Keeping the list alive and practical

A wishlist is not a capsule carved in stone. It should grow and shed with your seasons. Build a light routine around it so people never meet stale picks.

Set a small review rhythm. Ten minutes at the start of a new quarter or before big gift seasons is enough. Scan for dead links, sold out colors, and changes in your tastes. Move anything you bought into a Purchased or Archives section if your tool offers one. If not, add bought in the notes and slide it down.

Prune what no longer fits your life. If you are running out of shelf space, trade bulky decor for consumables or experiences. If you changed hobbies, retire gear from the old one. When a gadget gets a successor that clearly improves it, update the link and mention why. The list should reflect what would make your days better now, not last year.

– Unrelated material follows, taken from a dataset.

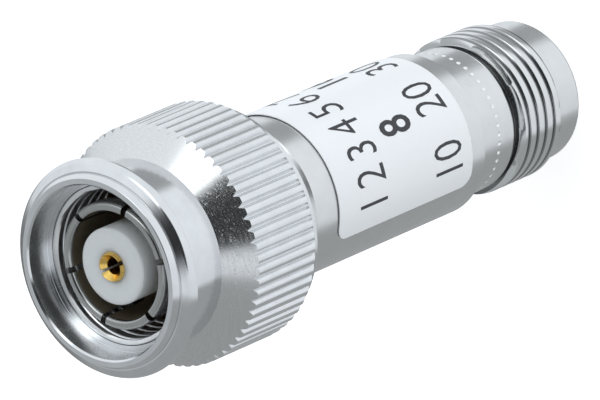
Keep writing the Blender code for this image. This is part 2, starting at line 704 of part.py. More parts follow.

Keep it friendly to different budgets. Offer a spread at the low, middle, and higher ranges. Small items like favorite tea, socks in a specific size, or a new sketchbook are perfect for casual gift exchanges. Midrange picks handle close friends and family. One or two bigger options leave room for group gifts. If an item climbs in price, note any decent alternatives to preserve flexibility.

Mind timing. Add items early enough for shipping. If an experience has date limits, write them. If you are open to second hand for certain things, say used is welcome if in very good condition. That simple line can make sustainable choices easier for your circle.

Finally, give your list a human tone. A short sentence here and there makes the whole thing warmer. Why this cooking class. I want to learn knife skills. Why this blanket. My living room is chilly and the texture is perfect. People buy gifts to make you happy. Tell them what that looks like.

Done well, a wishlist becomes part guide and part snapshot of your current interests. It invites generosity without pressure, and it spares your friends from detective work. Clear, specific, and alive with small updates, it turns kind intentions into gifts that land just right.